SADECE DÖNÜŞÜM DEĞİL, AKILLI DÖNÜŞÜM
Uluslararası finans kuruluşlarına konuyu kolektif bir yaklaşımla ele alma çağrısında bulunan Alparslan Bayraktar, tüm dünyaya seslendiği yazısını “Enerji Dönüşümü” söyleminin değişmesi gerektiğinin altını çizerek tamamladı.
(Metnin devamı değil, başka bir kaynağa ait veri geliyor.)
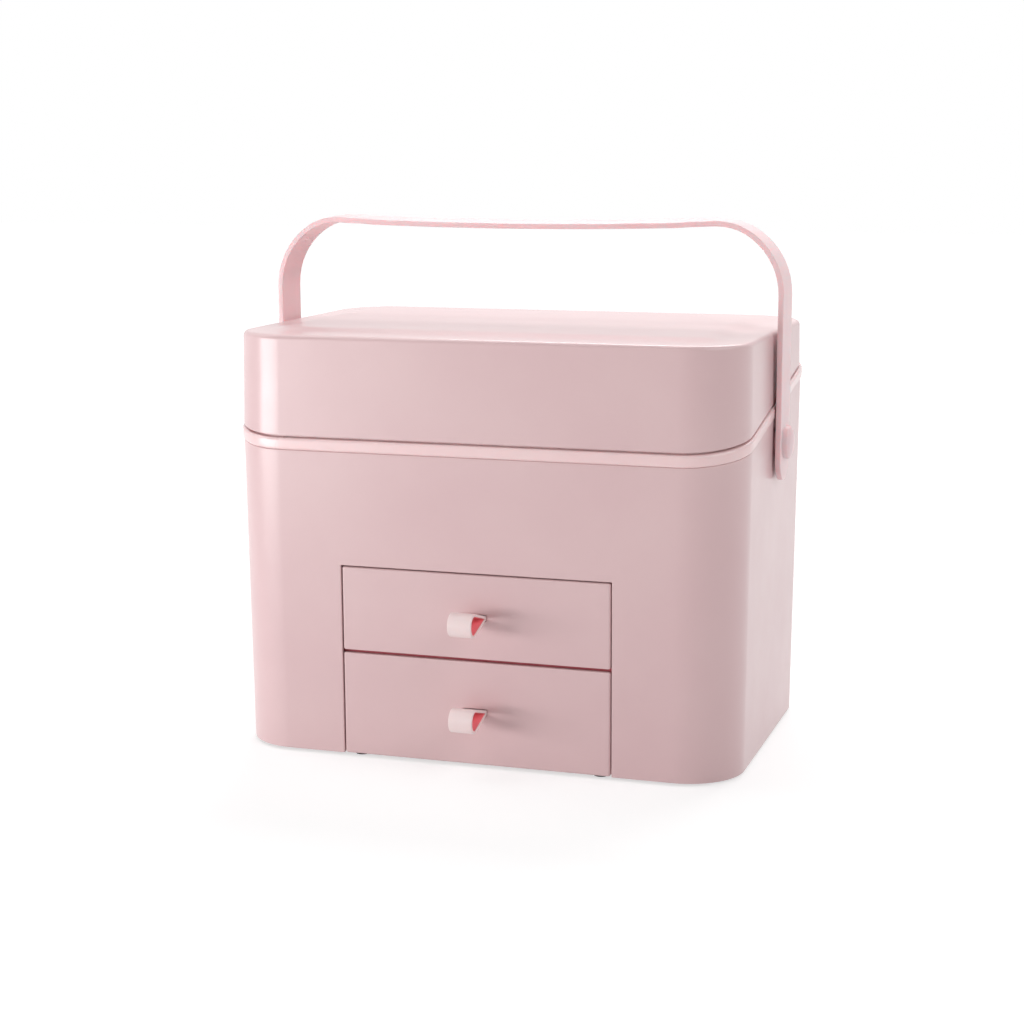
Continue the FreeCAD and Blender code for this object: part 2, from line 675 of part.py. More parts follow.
def make_handle_strap():
    """A flat strap bent into a U, with round ends and a hole for each pivot."""
    body = new_body("handle_strap")
    leg = SIZES["case_width"] / 2 + SIZES["leg_gap"] + SIZES["handle_thick"] / 2
    bend = SIZES["handle_bend"]
    top = SIZES["handle_top"]
    low = SIZES["pivot_height"] - SIZES["strap_end"]
    dip = SIZES["handle_dip"]
    run = leg - bend
    sweep = (run ** 2 + dip ** 2) / (2 * dip)
    lean = math.atan2(run, sweep)
    path = new_sketch(body, "path", "XZ_Plane")
    corner_z = top + dip - bend
    left_leg = path.addGeometry(Part.LineSegment(Vector(-leg, low, 0), Vector(-leg, corner_z, 0)), False)
    left_turn = path.addGeometry(Part.ArcOfCircle(
        Part.Circle(Vector(-run, corner_z, 0), Vector(0, 0, 1), bend), math.pi / 2 - lean, math.pi), False)
    bar = path.addGeometry(Part.ArcOfCircle(
        Part.Circle(Vector(0, top + sweep, 0), Vector(0, 0, 1), sweep),
        -math.pi / 2 - lean, -math.pi / 2 + lean), False)
    right_turn = path.addGeometry(Part.ArcOfCircle(
        Part.Circle(Vector(run, corner_z, 0), Vector(0, 0, 1), bend), 0, math.pi / 2 + lean), False)
    right_leg = path.addGeometry(Part.LineSegment(Vector(leg, corner_z, 0), Vector(leg, low, 0)), False)
    path.addConstraint(Sketcher.Constraint("Tangent", left_leg, 2, left_turn, 2))
    path.addConstraint(Sketcher.Constraint("Tangent", left_turn, 1, bar, 1))
    path.addConstraint(Sketcher.Constraint("Tangent", bar, 2, right_turn, 2))
    path.addConstraint(Sketcher.Constraint("Tangent", right_turn, 1, right_leg, 1))
    path.addConstraint(Sketcher.Constraint("Vertical", left_leg))
    path.addConstraint(Sketcher.Constraint("Vertical", right_leg))
    path.addConstraint(Sketcher.Constraint("Equal", left_turn, right_turn))
    path.addConstraint(Sketcher.Constraint("Symmetric", left_leg, 1, right_leg, 2, -2))
    half = f"({LEG_INNER} + handle_thick / 2)"
    name_last(path, Sketcher.Constraint("DistanceX", right_leg, 2, leg), half)
    name_last(path, Sketcher.Constraint("DistanceY", right_leg, 2, low), "pivot_height - strap_end")
    name_last(path, Sketcher.Constraint("Radius", right_turn, bend), "handle_bend")
    run_words = f"({half} - handle_bend)"
    name_last(path, Sketcher.Constraint("Radius", bar, sweep),
              f"({run_words} ^ 2 + handle_dip ^ 2) / (2 * handle_dip)")
    name_last(path, Sketcher.Constraint("DistanceY", bar, 3, top + sweep),
              f"handle_top + ({run_words} ^ 2 + handle_dip ^ 2) / (2 * handle_dip)")
    section = new_sketch(body, "section", "XY_Plane", z="pivot_height - strap_end")
    rectangle(section, f"{half} - handle_thick / 2", "0 - handle_wide / 2",
              f"{half} + handle_thick / 2", "handle_wide / 2")
    pipe = body.newObject("PartDesign::AdditivePipe", "strap")
    pipe.Profile = section
    pipe.Spine = (path, [])
    pipe.Mode = "Frenet"
    # the ends are trimmed round, about a point just below each pivot
    trim = new_sketch(body, "end_trim", "YZ_Plane")
    half_wide = SIZES["handle_wide"] / 2
    low_v = "pivot_height - strap_end"
    arc_z = low + half_wide
    round_end = trim.addGeometry(Part.ArcOfCircle(
        Part.Circle(Vector(0, arc_z, 0), Vector(0, 0, 1), half_wide), math.pi, 2 * math.pi), False)
    outline = [(-half_wide, arc_z), (-half_wide, low - 5), (half_wide, low - 5), (half_wide, arc_z)]
    lines = [
        trim.addGeometry(Part.LineSegment(Vector(*a, 0), Vector(*b, 0)), False)
        for a, b in zip(outline, outline[1:])
    ]
    trim.addConstraint(Sketcher.Constraint("Coincident", round_end, 1, lines[0], 1))
    trim.addConstraint(Sketcher.Constraint("Coincident", lines[0], 2, lines[1], 1))
    trim.addConstraint(Sketcher.Constraint("Coincident", lines[1], 2, lines[2], 1))
    trim.addConstraint(Sketcher.Constraint("Coincident", lines[2], 2, round_end, 2))
    trim.addConstraint(Sketcher.Constraint("Vertical", lines[0]))
    trim.addConstraint(Sketcher.Constraint("Horizontal", lines[1]))
    trim.addConstraint(Sketcher.Constraint("Vertical", lines[2]))
    trim.addConstraint(Sketcher.Constraint("Symmetric", round_end, 1, round_end, 2, round_end, 3))
    name_last(trim, Sketcher.Constraint("Radius", round_end, half_wide), "handle_wide / 2")
    name_last(trim, Sketcher.Constraint("DistanceX", round_end, 3, 0), "0")
    name_last(trim, Sketcher.Constraint("DistanceY", round_end, 3, arc_z), f"{low_v} + handle_wide / 2")
    name_last(trim, Sketcher.Constraint("DistanceY", lines[1], 1, low - 5), f"{low_v} - handle_thick")
    pocket(body, trim, both_ways=True)
    holes = new_sketch(body, "pivot_holes", "YZ_Plane")
    circle(holes, "pivot_radius", "0", "pivot_height")
    pocket(body, holes, both_ways=True)


def turned(name, side, sign, outline):
    """A round piece on the pivot's axis: an outline of (place along X, radius) points turned about it."""
    body = new_body(f"{name}_{side}")
    sketch = new_sketch(body, "profile", "XY_Plane", z="pivot_height")
    polygon(sketch, [(f"{sign} * ({x})", r) for x, r in outline])
    turn = body.newObject("PartDesign::Revolution", "turned")
    turn.Profile = sketch
    turn.ReferenceAxis = (sketch, ["H_Axis"])
    turn.Angle = 360
    return body


def make_pivot(side, sign):
    """The pivot: a flanged bush in the case's wall, a button with a shaft through it and a retainer."""
    bore = "pivot_radius + pin_clearance"
    bush_end = f"({SIDE_AT_PIVOT} - wall_thick - bush_inside)"
    flange_out = f"({LEG_INNER} - pivot_gap)"
    turned("pivot_bush", side, sign, [
        (bush_end, bore),
        (flange_out, bore),
        (flange_out, "bush_flange"),
        (SIDE_AT_PIVOT, "bush_flange"),
        (SIDE_AT_PIVOT, f"{bore} + bush_wall"),
        (bush_end, f"{bore} + bush_wall"),
    ])
    shaft_end = f"({bush_end} - pivot_gap - retainer_thick)"
    turned("pivot_button", side, sign, [
        (shaft_end, "0"),
        (f"{LEG_OUTER} + button_thick + button_dome", "0"),
        (f"{LEG_OUTER} + button_thick + button_dome", "button_radius / 2"),
        (f"{LEG_OUTER} + button_thick", "button_radius"),
        (LEG_OUTER, "button_radius"),
        (LEG_OUTER, "pivot_radius"),
        (shaft_end, "pivot_radius"),
    ])
    turned("pivot_retainer", side, sign, [
        (shaft_end, "pivot_radius"),
        (f"{shaft_end} + retainer_thick", "pivot_radius"),
        (f"{shaft_end} + retainer_thick", "retainer_radius"),
        (shaft_end, "retainer_radius"),
    ])


make_body_shell()
make_rim_band()
make_base_plate()
make_base_screws()
make_feet()
make_floor("drawer_shelf", SHELF_LOW)
make_floor("bay_deck", "deck_height")
make_lid_shell()
make_handle_strap()
for side, sign in SIDES.items():
    make_hinge_pin(side, sign)
    make_bay_wall(side, sign)
    make_pivot(side, sign)
for name, drawer in DRAWERS.items():
    make_drawer_front(name, drawer)
    make_drawer_tray(name, drawer)
    make_pull_loop(name, drawer)
    make_pull_clip(name, drawer)

doc.recompute()

for thing in doc.Objects:
    if "Invalid" in thing.State or "Error" in thing.State:
        raise RuntimeError(f"{thing.Name} failed: {thing.State}")
for part in parts:
    if part.Shape.isNull() or not part.Shape.isValid():
        raise RuntimeError(f"{part.Label} has no valid shape")

os.makedirs("parts", exist_ok=True)
for part in parts:
    part.Shape.exportStep(f"parts/{part.Label}.step")
    print(part.Label, len(part.Shape.Solids), round(part.Shape.Volume, 1))
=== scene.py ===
import math

import bmesh
import bpy
from mathutils import Euler, Matrix, Vector


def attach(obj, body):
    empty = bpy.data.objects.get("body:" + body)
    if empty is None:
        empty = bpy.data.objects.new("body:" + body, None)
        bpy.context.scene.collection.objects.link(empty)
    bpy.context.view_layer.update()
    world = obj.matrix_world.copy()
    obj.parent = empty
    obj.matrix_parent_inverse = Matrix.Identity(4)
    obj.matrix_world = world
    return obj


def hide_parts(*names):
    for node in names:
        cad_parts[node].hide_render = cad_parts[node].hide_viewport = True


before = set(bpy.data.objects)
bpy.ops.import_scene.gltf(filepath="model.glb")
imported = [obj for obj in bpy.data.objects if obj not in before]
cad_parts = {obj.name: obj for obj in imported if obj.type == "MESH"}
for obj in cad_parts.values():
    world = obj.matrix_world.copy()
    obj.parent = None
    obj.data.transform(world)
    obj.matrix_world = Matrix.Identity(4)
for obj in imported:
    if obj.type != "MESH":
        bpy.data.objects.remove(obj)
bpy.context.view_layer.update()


# ---- The case body
# A tall open tube of ABS, injection moulded in one shot, a little wider at its rim than at its foot
# so that it leaves the mould. Its rim slopes up towards the back, and an opening in the front takes
# the two drawers. The walls are 2.5 mm thick, and every edge the hand can reach is softened.

MM = 0.001
WIDE, DEEP, CORNER = 280 * MM, 192 * MM, 32 * MM
MIDDLE = 7.82 * MM  # the box's middle plane lies this far behind the origin
STANDS = 1.5 * MM  # and its foot this far above the table
WALL = 2.5 * MM
SEAM, SLOPE = 171.3 * MM, 0.173  # where the slanted seam meets the front, and how fast it rises
REAR_SEAM = SEAM + SLOPE * DEEP
RIM = 7 * MM  # the body's rim lies this far under the seam, and the trim band fills the space
DRAFT = 1.8 * MM  # how far each wall leans out between its foot and the seam


def choose_only(piece):
    """Selects one piece and nothing else."""
    bpy.ops.object.select_all(action="DESELECT")
    piece.select_set(True)
    bpy.context.view_layer.objects.active = piece


def edit(piece):
    """Starts to shape a piece in edit mode."""
    choose_only(piece)
    bpy.ops.object.mode_set(mode="EDIT")


def done():
    """Leaves edit mode."""
    bpy.ops.object.mode_set(mode="OBJECT")


def pick(piece, kind, test):
    """In edit mode, selects the corners, edges or faces whose middle and direction pass a test.
    The direction is a corner's or face's normal, or the way an edge runs."""
    bpy.ops.mesh.select_mode(type=kind)
    bpy.ops.mesh.select_all(action="DESELECT")
    shape = bmesh.from_edit_mesh(piece.data)
    if kind == "VERT":
        found = [v for v in shape.verts if test(v.co, v.normal)]
    elif kind == "EDGE":
        ends = [(e, *(v.co for v in e.verts)) for e in shape.edges]
        found = [e for e, a, b in ends if test((a + b) / 2, (b - a).normalized())]
    else:
        found = [f for f in shape.faces if test(f.calc_center_median(), f.normal)]
    for part in found:
        part.select_set(True)
    shape.select_flush_mode()
    bmesh.update_edit_mesh(piece.data)


def block(name, low, high):
    """A box between two corners, given in the case's own frame: a start for a moulding."""
    bpy.ops.object.select_all(action="DESELECT")
    low, high = Vector(low), Vector(high)
    middle = (low + high) / 2 + Vector((0, MIDDLE, STANDS))
    bpy.ops.mesh.primitive_cube_add(size=1, location=middle, scale=high - low)
    piece = bpy.context.object
    piece.name = piece.data.name = name
    bpy.ops.object.transform_apply(location=True, rotation=True, scale=True)
    return piece


def case_outline(name, low, high, grow, narrow_low, narrow_high, turn=14):
    """The case's rounded outline as an upright solid between two heights, grown outwards by grow
    and drawn in at each end."""
    across, along = WIDE / 2 + grow, DEEP / 2 + grow
    piece = block(name, (-across, -along, low), (across, along, high))
    edit(piece)
    pick(piece, "EDGE", lambda at, way: abs(way.z) > 0.9)
    bpy.ops.mesh.bevel(offset=CORNER + grow, segments=turn, affect="EDGES")
    for height, narrow in ((low, narrow_low), (high, narrow_high)):
        pick(piece, "VERT", lambda at, way: abs(at.z - height - STANDS) < 1e-5)
        bpy.ops.transform.resize(
            value=((across - narrow) / across, (along - narrow) / along, 1),
            center_override=(0, MIDDLE, height),
        )
    done()
    return piece


tube_top = REAR_SEAM + WALL
body = case_outline("case_body", 0, tube_top, 0, DRAFT, DRAFT * (1 - tube_top / SEAM))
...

“Katı bir dönüşüm yerine yumuşak ve akıllı bir geçiş, hedeflere ulaşmada kazan-kazan sonucunu garanti eder. Bu nedenle Türkiye, hem konvansiyonel hem de yenilenebilir enerji kaynaklarına yatırım yaparak çeşitlendirilmiş bir enerji portföyüne bağlılığını sürdürmektedir. Sürdürülebilirliğe yönelik bu yolculuğa çıktığımızda, özellikle Türkiye gibi gelişmekte olan ekonomiler için mevcut karmaşıklıkların farkına varmak büyük önem taşıyor. Bu nedenle enerji dönüşümü tartışmasını akıllı enerji dönüşümüne çevirelim.”